If you have an adviser you’re paying him or her in some way for the services they provide to you. You may not personally hand them cash or see the money come out of your account, but it’s happening nonetheless. Since that’s the case, how does your adviser get paid? There are a number of different ways and you really should know which method so that you understand how much you are paying for your investments.
Advisers are typically paid in at least one of the following ways…
- Flat Fees
- A combination of these
Advisers receive their pay from the firms they work for and may also receive pay from the companies whose investments they sell.
Salary is of course the most basic and easy to understand. An adviser paid by salary receives a specified amount from their firm which is likely dependent on their hours worked, their number of clients and the products they sell. An investor is charged a service fee which may cover part of the adviser’s salary and is added on to the cost of the investment for services rendered. The service fees that a firm charges for investments in securities are now required to be set out on statements that are sent to investors semi-annually.
An adviser that is paid by commission receives money for buying and selling securities and other products for their client from the firm the adviser works for and may also receive compensation from investment funds they sell. Here are a couple examples of commissions.
Front end commissions:
Certain investment products will pay a commission to your adviser when purchased. If an adviser makes a stock trade for you they will receive a percentage of the trade. For mutual funds, there are generally two types of commissions – front end and deferred sales charges (DSC).
A front end commission is a percentage of the transaction amount deducted from the amount invested up front. As an example, if you were to invest $1,000 in mutual funds and your front end fee was 1.5%, your adviser would get $15 as their commission.
A DSC is paid to the adviser by the mutual fund company. On the same $1,000 investment with a typical 5% DSC, the adviser would receive $50 from the mutual fund company at the time of purchase. This does not decrease the value of your investment, but if you withdraw money from the fund before a certain period of time (often 7 years), you will have to pay a DSC redemption fee. In addition, the adviser will also receive a trailing commission from the mutual fund company.
Trailing commissions are also referred to as trailer fees and are built into the management expenses (management expense ratio or MER) of mutual funds. They are ongoing embedded commissions paid to an adviser by the mutual fund as long as you own the fund. They usually run from 0.25% to 1% annually. For example, if your statement reflects a 4% rate of return on your $1,000 investment in a mutual fund and the MER was 1%, then your $1000 investment actually earned 5%. When purchasing mutual funds, always ask what your MER will be so you know how much of your potential investment is going to your adviser.

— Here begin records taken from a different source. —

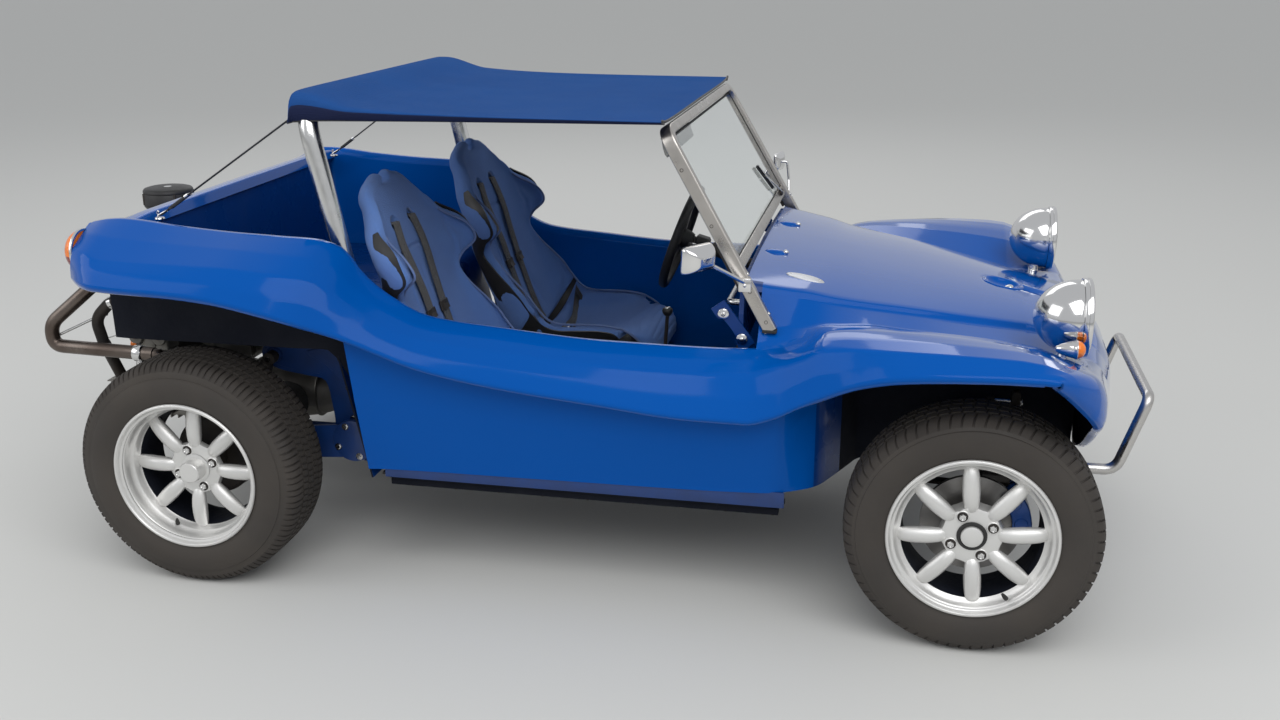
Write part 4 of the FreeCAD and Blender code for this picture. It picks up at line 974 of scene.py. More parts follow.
def rim_parts(edge, dish, spoke_at, nut_at, valve_at, rear):
    face = edge - dish
    seat = 172.0
    lip = [(edge, 206.5), (edge + 1.6, 204), (edge + 1.4, 200.5), (edge - 1.5, 198), (edge - 8, 196.8)]
    if rear:
        lip += [(edge - 14, 194), (edge - 18, 189.5), (edge - 22, 187.6), (edge - 36, 186.6),
                (edge - 46, 185), (edge - 52, 180.5), (edge - 56, 178), (face - 4, 176.5)]
    else:
        lip += [(edge - 12, 193.5), (edge - 14.5, 189), (edge - 18, 187), (edge - 25, 184.5),
                (edge - 31, 179.5)]
    profile = lip + [(face - 10, seat), (face - 22, seat - 2), (-edge + 40, seat - 4), (-edge + 18, 176),
                     (-edge + 6, 191), (-edge, 200), (-edge, 206), (-edge + 5, 208), (-edge + 9, 203),
                     (-edge + 13, 190.2), (edge - 13, 190.2), (edge - 9, 203), (edge - 4, 208)]
    barrel = loop_lathe(profile, 112)
    # The barrel's inner face behind the spokes takes the near-black material: painted shade for the unlit inside of the
    # barrel.
    inside, outside = halves(barrel, lambda x, y, z: y < face - 9 and math.hypot(x, z) < 180)
    hub = loop_lathe([(26, 18), (face - 0.8, 18), (face, 19.5), (face, 70), (face - 1.5, 73.5),
                      (face - 6, 75.5), (24, 76)], 96, lambda a: 1 + 0.03 * math.cos(8 * (a - spoke_at)))
    groups = [(outside, SILVER), (inside, UNDERSEAL_AND_SHADE), (hub, SILVER)]
    for k in range(8):
        groups.append((spoke(spoke_at + math.pi * k / 4, face), SILVER))
    for k in range(4):
        a = nut_at + math.pi * k / 2
        groups.append((along_axle([(face - 8, 0), (face - 8, 17), (face + 1.6, 16.4), (face + 2.6, 15),
                                   (face + 2.2, 13.6), (face - 6, 13.0), (face - 6, 0)], 55, a), SILVER))
        groups.append((along_axle([(face - 7, 0), (face - 7, 13), (face + 0.6, 13), (face + 0.6, 11),
                                   (face - 1, 0)], 55, a), DARK))
        groups.append((along_axle([(face - 2, 0), (face - 2, 9.4), (face + 7, 9.2), (face + 9, 8),
                                   (face + 9.4, 5.5), (face + 7.6, 4.4), (face + 7.4, 0)], 55, a, sides=6),
                       CHROME))
    if rear:
        groups.append((loop_lathe([(face - 1, 28), (face + 1.8, 41), (face + 2.4, 40), (face + 2.4, 29)], 64),
                       SILVER))
        groups.append((lathe([(face - 1, 0), (face - 1, 30.5), (face + 6, 31), (face + 30, 29.6),
                              (face + 36.5, 29), (face + 39, 26.5), (face + 39.6, 0)], (0, 0, 0), "y", 56),
                       SILVER))
    else:
        groups.append((loop_lathe([(face - 2, 27), (face - 2, 37), (face + 3, 36.5), (face + 5.5, 34.5),
                                   (face + 5.5, 29), (face + 3, 27)], 64), SEAL))
        groups.append((lathe([(face - 2, 0), (face - 2, 27.4), (face + 6, 27.4), (face + 9, 26),
                              (face + 11.5, 20), (face + 12.6, 10), (face + 13, 0)], (0, 0, 0), "y", 56),
                       SILVER))
    stem = tube([(178, face + 14, 0), (170, face + 20, 0), (158, face + 27, 0)], [6.2, 5.6, 3.6], 12)
    turn = Matrix.Rotation(-valve_at, 4, "Y")
    groups.append((([tuple(turn @ Vector(v)) for v in stem[0]], stem[1]), SEAL))
    return groups


def wheel_place(x, y, z, side):
    """Row-frame matrix for wheel parts in millimetres, built with +Y outward."""
    flip = Matrix.Diagonal((0.001, 0.001 * side, 0.001, 1))
    return Matrix.Translation((x, y * side, z)) @ flip


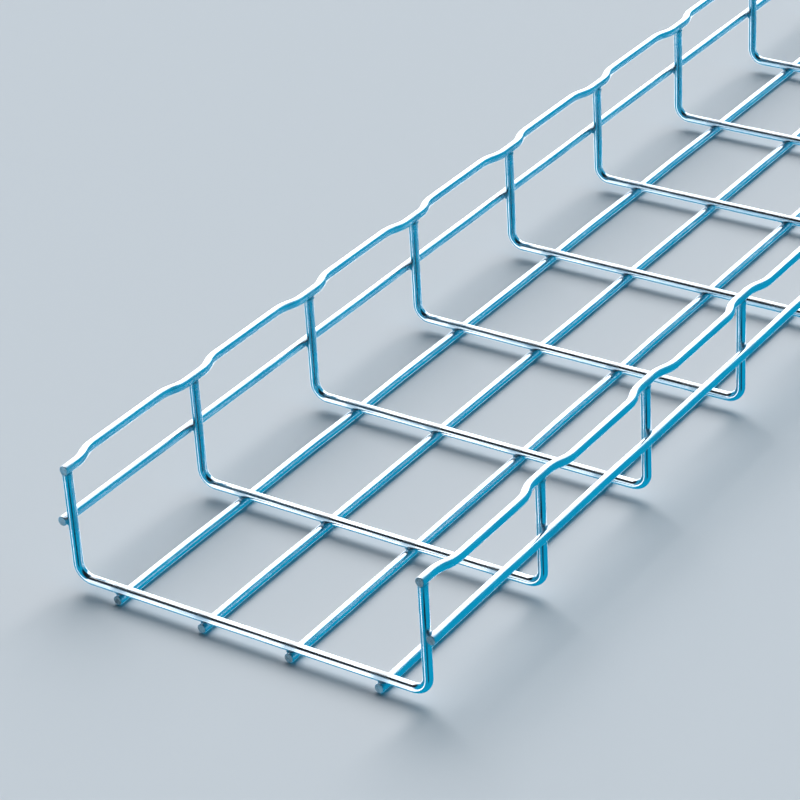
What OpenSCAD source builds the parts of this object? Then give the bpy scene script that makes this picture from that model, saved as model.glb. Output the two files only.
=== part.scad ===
// Straight length of welded wire cable basket: U-shaped cross wires carry straight floor and side
// wires on their outside, and a wavy edge wire lies on the cut ends of the legs of each wall.
// X runs along the tray, Y across it and Z up. The origin is on the floor, at the tray's middle.

/* [Tray] */
// Width between the axes of the two walls
tray_w = 200; // [100:50:600]
// Clear height from the cross wires' floor run to the top of the edge wires
tray_h = 60; // [50:5:110]
// Distance from each cross wire to the next
bay_l = 100; // [75:5:150]
// Number of bays
bays = 30; // [2:1:40]

/* [Wire] */
// Diameter of every wire
wire_d = 5; // [4:0.5:6]
// Depth that two crossing wires are pressed into each other by a weld
weld_set = 0.5; // [0.3:0.05:0.6]
// Radius of the cross wires' two bends, on the wire's axis
bend_r = 8; // [6:1:14]

/* [Long wires] */
// Distance between floor wires
floor_pitch = 50; // [40:5:100]
// How far the floor wires stick out past the axis of the end cross wires
floor_overhang = 3.5; // [2.5:0.5:20]
// Height of the side wires' axis above that of the floor run
side_wire_h = 31; // [20:1:40]
// How far the side wires stick out past the axis of the end cross wires
side_overhang = 3; // [2.5:0.5:20]
// How far the edge wires stick out past the axis of the end cross wires
edge_overhang = 2.5; // [2.5:0.5:6]

/* [Edge wave] */
// How far the edge wires swing out sideways between two legs
wave_out = 3.5; // [1:0.5:6]
// Length of each S-bend, from the seat on a leg to the straight stretch
wave_run = 18; // [14:1:24]
// Length of the straight seat on each leg
seat_l = 12; // [8:1:20]

/* [Hidden] */
$fn = 32;

cross_wires = bays + 1;
span_l = bays * bay_l;
floor_wires = floor(tray_w / floor_pitch);

floor_wire_z = wire_d / 2;
cross_z = floor_wire_z + wire_d - weld_set;
side_wire_z = cross_z + side_wire_h;
edge_wire_z = cross_z + tray_h;
leg_top = tray_h - wire_d / 2 + weld_set;
side_wire_y = tray_w / 2 + wire_d - weld_set;

// Each S-bend is two arcs of one radius, which turn by s_angle and back again
s_angle = 2 * atan(wave_out / wave_run);
s_radius = wave_run / 2 / sin(s_angle);
s_steps = 4;
edge_sides = 10;
edge_end_x = span_l / 2 + edge_overhang;

function two_digits(i) = str(i < 10 ? "0" : "", i);
function cross_name(i) = str("cross_wire_", two_digits(i));
function floor_name(i) = str("floor_wire_", i);
function cross_x(i) = (i - 1) * bay_l - span_l / 2;
function floor_y(i) = ((floor_wires + 1) / 2 - i) * floor_pitch;

// A straight stretch of wire along +X, from its start point
module straight(l) {
    rotate([0, 90, 0]) cylinder(d = wire_d, h = l);
}

// A bent stretch of wire in the XY plane about the origin, from +X towards +Y
module bend(r, a) {
    rotate_extrude(angle = a) translate([r, 0]) circle(d = wire_d);
}

// A straight wire along the whole tray, with its ends past the end cross wires
module long_wire(overhang) {
    translate([-span_l / 2 - overhang, 0, 0]) straight(span_l + 2 * overhang);
}

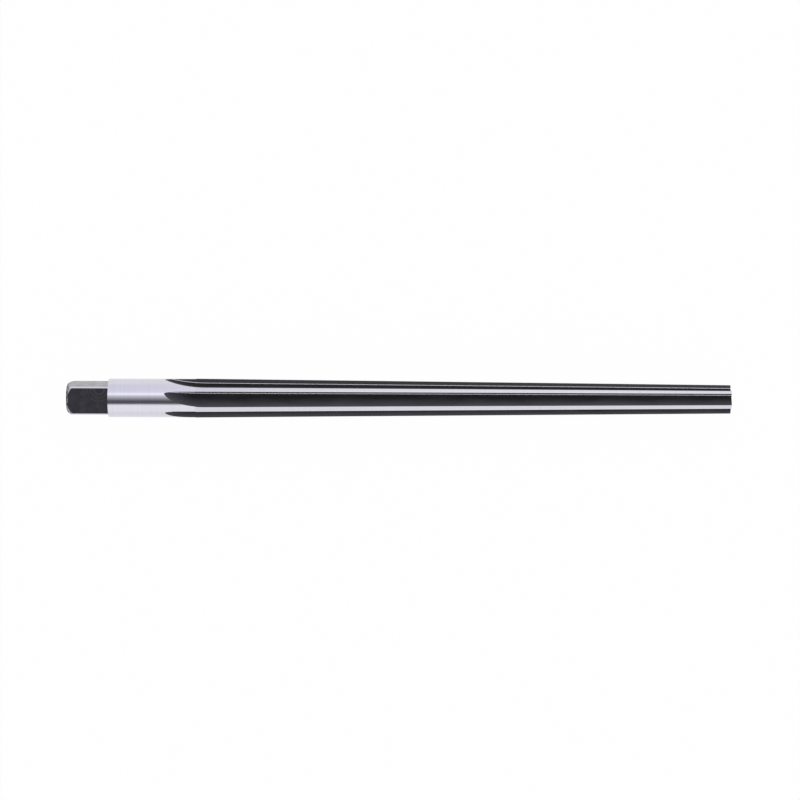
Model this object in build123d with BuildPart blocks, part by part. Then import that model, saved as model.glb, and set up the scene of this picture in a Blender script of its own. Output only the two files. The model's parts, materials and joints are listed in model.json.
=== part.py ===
from build123d import *
from math import acos, atan2, cos, degrees, hypot, radians, sin, sqrt
import os

# Hand reamer for the holes of 8 mm taper pins, one piece of hardened tool steel: a driving
# square, a plain shank, and six straight flutes with ground cutting lands that taper 1 in 50.
# It lies on a level surface as it comes to rest, on its shank and on the two tooth edges
# beside the lowest flute, so its own axis slopes a little down towards the tip.
# The tip points along +X, +Z is up, and the origin is on that surface under the middle.
# Sizes are in millimetres, angles in degrees.

# Lengths along the tool, from the driving end to the tip
square_length = 11.35
shank_length = 23.65
land_length = 145.0

# Driving square, milled on the end of the shank
shank_diameter = 10.5
square_across_flats = 7.8
square_turn = 10.5
square_end_diameter = 7.4
square_end_chamfer = 1.5

# Cutting part: the lands are a cone, ground just proud of the shank
tip_diameter = 7.8
taper_ratio = 50.0
tip_bevel = 0.15

# Flutes, cut by a disc with a flat side that leaves the radial tooth faces.
# Their openings, from the heel of one tooth to the face of the next, differ against chatter.
flute_count = 6
flute_opening = 46.0
opening_step = 1.5
core_share = 0.635
root_radius = 0.5
disc_radius = 36.6
full_depth_past_land_start = 2.7

# The outer part of each tooth face is ground a little deeper than the milled root below it
face_step = 0.12
face_step_radius = 0.1
milled_root_height = 0.75

# Each land keeps a narrow round margin behind its cutting edge, and falls away behind that
margin_width = 0.25
relief_angle = 9.0
relief_cut_width = 2.4

# Centre holes that the tool was turned and ground on
centre_angle = 60.0
shank_centre_diameter = 3.35
shank_centre_pilot = 1.6
shank_centre_depth = 3.5
tip_centre_diameter = 2.65
tip_centre_pilot = 1.25
tip_centre_depth = 2.8

# How far a cut reaches past the blank
overrun = 2.0

# Places along the tool axis and radii that follow from those sizes
land_start = square_length + shank_length
overall_length = land_start + land_length
full_depth_start = land_start + full_depth_past_land_start
bevel_start = overall_length - tip_bevel
shank_radius = shank_diameter / 2
tip_radius = tip_diameter / 2
radius_per_length = 1 / (2 * taper_ratio)
land_start_radius = tip_radius + land_length * radius_per_length
full_depth_radius = tip_radius + (overall_length - full_depth_start) * radius_per_length
bevel_start_radius = tip_radius + tip_bevel * radius_per_length
core_radius = core_share * full_depth_radius
core_slope = degrees(atan2(core_share * radius_per_length, 1))
tooth_spacing = 360 / flute_count
widest_opening = flute_opening + opening_step
margin_angle = degrees(margin_width / land_start_radius)

# The lowest flute opens straight down. Its run-out ends the plain shank underneath, and the
# tool rests there and on the two edges of that flute where the bevel of the tip begins.
half_widest = radians(widest_opening / 2)
flute_floor_rise = full_depth_radius * cos(2 * half_widest) - core_radius
flute_floor_width = full_depth_radius * sin(2 * half_widest)
bottom_offset = shank_radius * sin(half_widest)
disc_centre_along = full_depth_start + disc_radius * sin(radians(core_slope))
disc_centre_out = core_radius + disc_radius * cos(radians(core_slope))
disc_at_bottom = disc_radius - bottom_offset * flute_floor_rise / flute_floor_width
disc_to_shank = disc_centre_out - shank_radius * cos(half_widest)
shank_contact = disc_centre_along - sqrt(disc_at_bottom**2 - disc_to_shank**2)
tip_contact_depth = bevel_start_radius * cos(half_widest)
lean = atan2(shank_radius - tip_contact_depth, bevel_start - shank_contact)

# The tool's own planes: tool_plane has its normal along the tool from the driving end, with
# +Y to its right and the upper side of the tool up, and profile_plane runs lengthways.
driving_end = Vector(
    -overall_length / 2 * cos(lean),
    0,
    shank_contact * sin(lean) + shank_radius * cos(lean),
)
tool_direction = Vector(cos(lean), 0, -sin(lean))
tool_plane = Plane(origin=driving_end, x_dir=(0, 1, 0), z_dir=tool_direction)
profile_plane = Plane(origin=driving_end, x_dir=tool_direction, z_dir=(0, -1, 0))
tool_axis = Axis(driving_end, tool_direction)


def tool_place(turn, radius, along):
    """A place on the tool: turned from level, out from the axis and along from the end."""
    turned = Location((0, 0, 0), (0, 0, turn))
    return tool_plane.location * turned * Location((radius, 0, along))


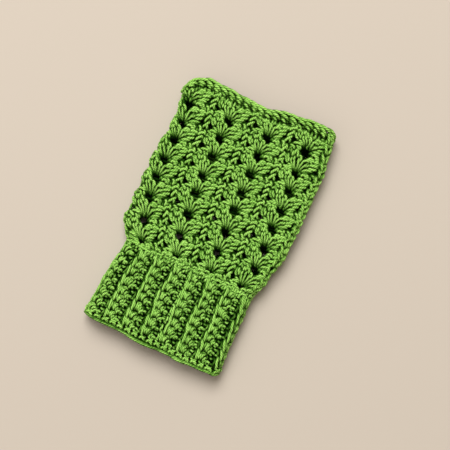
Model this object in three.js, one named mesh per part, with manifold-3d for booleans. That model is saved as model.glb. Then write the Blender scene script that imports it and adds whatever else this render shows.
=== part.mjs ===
// A crocheted fingerless mitt lying flat: a ribbed cuff, a hand part worked in shell stitches with
// eyelets, and an edging round at the wrist and at the fingers. Millimetres; +Z is up, +Y runs from
// the wrist to the fingers, +X runs across the palm.
import * as THREE from "three";
import { mergeVertices } from "three/addons/utils/BufferGeometryUtils.js";
import Module from "manifold-3d";

// Heights of the four pieces, from the wrist to the fingers
const WRIST_EDGING_HEIGHT = 6;
const CUFF_LENGTH = 49;
const SHELL_ROWS_LENGTH = 99;
const FINGER_EDGING_HEIGHT = 6;

// Outside sizes of the tube as it lies pressed flat
const CUFF_WIDTH = 92;
const HAND_WIDTH = 101;
const LYING_DEPTH = 15;
const FRONT_CROWN = 1;

// Crocheted walls, and how far the stitches stand out of them
const CUFF_WALL = 4.2;
const HAND_WALL = 3.5;
const EDGING_WALL = 4;
const RIB_RELIEF = 1.2;
const SHELL_RELIEF = 1.1;
const EDGING_RELIEF = 0.6;
const STITCH_CLEARANCE = 0.3;

// Stitch pattern
const SHELLS_AROUND = 8;
const RIBS_AROUND = 15;
const EYELET_WIDTH = 4.6;
const EYELET_HEIGHT = 5.2;
const POST_WIDTH = 3.4;
const POST_GAP_WIDTH = 3.2;
const POST_GAP_HEIGHT = 5;

// Thumb slit in the side fold, just behind the join post
const THUMB_SLIT_START = 27;
const THUMB_SLIT_LENGTH = 37;
const THUMB_SLIT_GAPE = 5;

// Height of each round of shells, as a share of the mean round
const SHELL_ROUNDS = [
  { height: 1.08 },
  { height: 1.08 },
  { height: 1.06 },
  { height: 0.95 },
  { height: 1.02 },
  { height: 0.99 },
  { height: 0.97 },
  { height: 0.85 },
];

// Outline of the cuff. along: share of the cuff with its edging, from the wrist. left, right and
// wale: shares of half the cuff width, where the wale is the line of eyelets that all others are
// counted from.
const CUFF_OUTLINE = [
  { along: 0.0, left: 1.06, right: 0.94, wale: 0.24 },
  { along: 0.45, left: 1.015, right: 0.925, wale: 0.25 },
  { along: 0.95, left: 0.945, right: 0.93, wale: 0.26 },
];

// Outline of the hand. along: share of the hand with its edging, from the cuff. left, right and
// wale: shares of half the hand width.
const HAND_OUTLINE = [
  { along: 0.09, left: 0.985, right: 0.91, wale: 0.2 },
  { along: 0.27, left: 1.0, right: 0.985, wale: 0.185 },
  { along: 0.48, left: 1.0, right: 1.0, wale: 0.172 },
  { along: 0.77, left: 0.947, right: 1.0, wale: 0.165 },
  { along: 0.89, left: 0.94, right: 0.985, wale: 0.166 },
  { along: 1.0, left: 0.8, right: 0.95, wale: 0.168 },
];

// How the finger edge runs. across: share of the half width. rise: share of the mean round.
const FINGER_EDGE = [
  { across: -1.0, rise: -0.2 },
  { across: -0.65, rise: 0.05 },
  { across: 0.0, rise: 0.02 },
  { across: 0.35, rise: 0.14 },
  { across: 0.7, rise: 0.36 },
  { across: 1.0, rise: 0.05 },
];

// How the wrist edge runs. across: share of the half width. rise: share of its edging's height.
const WRIST_EDGE = [
  { across: -1.0, rise: 0.95 },
  { across: -0.88, rise: 0.4 },
  { across: -0.6, rise: 0.3 },
  { across: 0.0, rise: 0.02 },
  { across: 0.7, rise: 0.06 },
  { across: 0.86, rise: 0.25 },
  { across: 1.0, rise: 0.9 },
];

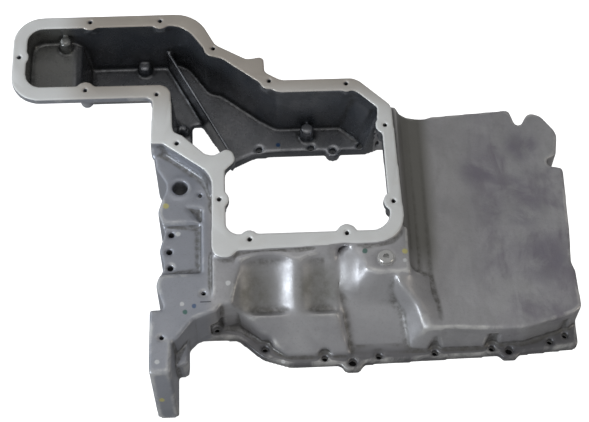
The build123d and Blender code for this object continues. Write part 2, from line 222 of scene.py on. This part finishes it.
# Paint marks: colour, then the place on the casting in millimetres and the radius
YELLOW = tone(0.75, 0.68, 0.22)
WHITE = tone(0.85, 0.86, 0.86)
GREEN = tone(0.03, 0.16, 0.12)
BLUE = tone(0.05, 0.12, 0.26)
PAINT_MARKS = [
    (YELLOW, (-136.4, 20.4, 67), 3.2),
    (YELLOW, (113.3, -49.3, 81.5), 3.0),
    (YELLOW, (-143.0, -184.4, 27.5), 2.8),
    (WHITE, (-123.9, -11.3, 62.5), 2.6),
    (WHITE, (-71.8, -75.5, 72.8), 2.6),
    (WHITE, (-119.8, -95.0, 67), 2.4),
    (WHITE, (-145.4, -158.5, 67), 2.4),
    (WHITE, (-17.0, -139.8, 10), 2.4),
    (WHITE, (112.5, -59.8, 81.5), 2.0),
    (GREEN, (-116.8, -104.1, 67), 2.6),
    (GREEN, (71.6, -47.9, 81.5), 2.8),
    (BLUE, (-107.5, -97.7, 67), 2.4),
]
FLOOR_MARK = (BLUE, (-13.2, 124.2, 12), 2.6)

# How a dot's edge blurs and wobbles in millimetres, the wobbles per metre, and how much it covers
PAINT_EDGE = 0.7
PAINT_WOBBLE = 1.6
PAINT_WOBBLES = 260
PAINT_COVER = 0.75

# The ink dash in millimetres: ends along x, line along y, level, and how far it reaches and blurs
DASH_ENDS = (-101.2, -89.9)
DASH_LINE = -93.4
DASH_LEVEL = 67
DASH_HALF, DASH_BLUR = 0.6, 0.5
DASH_SLACK, DASH_SLACK_BLUR = 3, 1
INK_COAT = (tone(0.03, 0.03, 0.05), 0.8)


def paint_marks(n, base):
    """The brushed dots of paint and the short ink dash that the casting carries."""
    wobble = n.add("ShaderNodeTexNoise")
    n.link(n.position, wobble.inputs["Vector"])
    wobble.inputs["Scale"].default_value = PAINT_WOBBLES
    shift = n.add("ShaderNodeVectorMath", operation="SCALE")
    n.link(wobble.outputs["Color"], shift.inputs[0])
    shift.inputs["Scale"].default_value = PAINT_WOBBLE
    ragged = n.add("ShaderNodeVectorMath", operation="ADD")
    n.link(n.drawing, ragged.inputs[0])
    n.link(shift.outputs[0], ragged.inputs[1])
    mean_shift = Vector((PAINT_WOBBLE / 2, PAINT_WOBBLE / 2, PAINT_WOBBLE / 2))
    for colour, centre, radius in PAINT_MARKS:
        dot = n.near(Vector(centre) + mean_shift, radius, PAINT_EDGE, ragged.outputs[0])
        base = n.coated(base, (colour, PAINT_COVER), dot)
    along = n.band(n.x, *DASH_ENDS, DASH_HALF)
    across = n.band(n.y, DASH_LINE - DASH_HALF, DASH_LINE + DASH_HALF, DASH_BLUR)
    level = n.band(n.z, DASH_LEVEL - DASH_SLACK, DASH_LEVEL + DASH_SLACK, DASH_SLACK_BLUR)
    return n.coated(base, INK_COAT, along, across, level)


# Crease values from which the hollows' dirt and painted shade and the edges' wear and painted highlight
# show and at which they are full, and how strong they get
DIRT_SHADE_CREASE, DIRT_SHADE_SHARE, DIRT_SHADE_LEAST = (0.54, 0.80), 0.75, 0.35
WEAR_SHEEN_CREASE, WEAR_SHEEN_SHARE = (0.38, 0.08), 0.5


def dirt_shade_and_wear_sheen(n, base, darkening, wear_sheen):
    """Darkens the hollow corners with dirt and painted shade, and brightens the edges with wear and a
    painted highlight.
    """
    crease = n.add("ShaderNodeAttribute", attribute_name="crease").outputs["Fac"]
    hollow_dirt_shade = n.ramp(crease, *DIRT_SHADE_CREASE, 0, DIRT_SHADE_SHARE)
    base = n.mix(n.both(hollow_dirt_shade, n.pattern(BROKEN_DIRT_SHADE, DIRT_SHADE_LEAST, 1)), base, darkening)
    edge = n.ramp(crease, *WEAR_SHEEN_CREASE, 0, WEAR_SHEEN_SHARE)
    return n.mix(n.both(edge, n.pattern(PATCHY_WEAR_SHEEN)), base, wear_sheen)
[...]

Flat fees are exactly what they sound like. They are fees your adviser charges to do things such as purchase or sell stocks or mutual funds, or develop a financial plan for you.
Whether you’re just starting out with a new adviser or have been with the same adviser for years, you should always know how they are getting paid and what that will mean for your investment returns.
Even after having this discussion with your adviser and learning what they will be paid, it’s still up to you to keep track of it. Fortunately, that became easier last year when CRM2 came in effect. Under new guidelines, advisers must provide their clients with a semi-annual report on charges and other compensation. This will provide you with a summary of the charges incurred in your account by your adviser and their firm. Be sure to examine this report when it arrives and if you have any questions about it be sure to take them to your adviser.
As trailing commissions are embedded in a mutual fund’s MER, such amounts will not appear on your statement so you should ask your adviser what additional fees you are paying.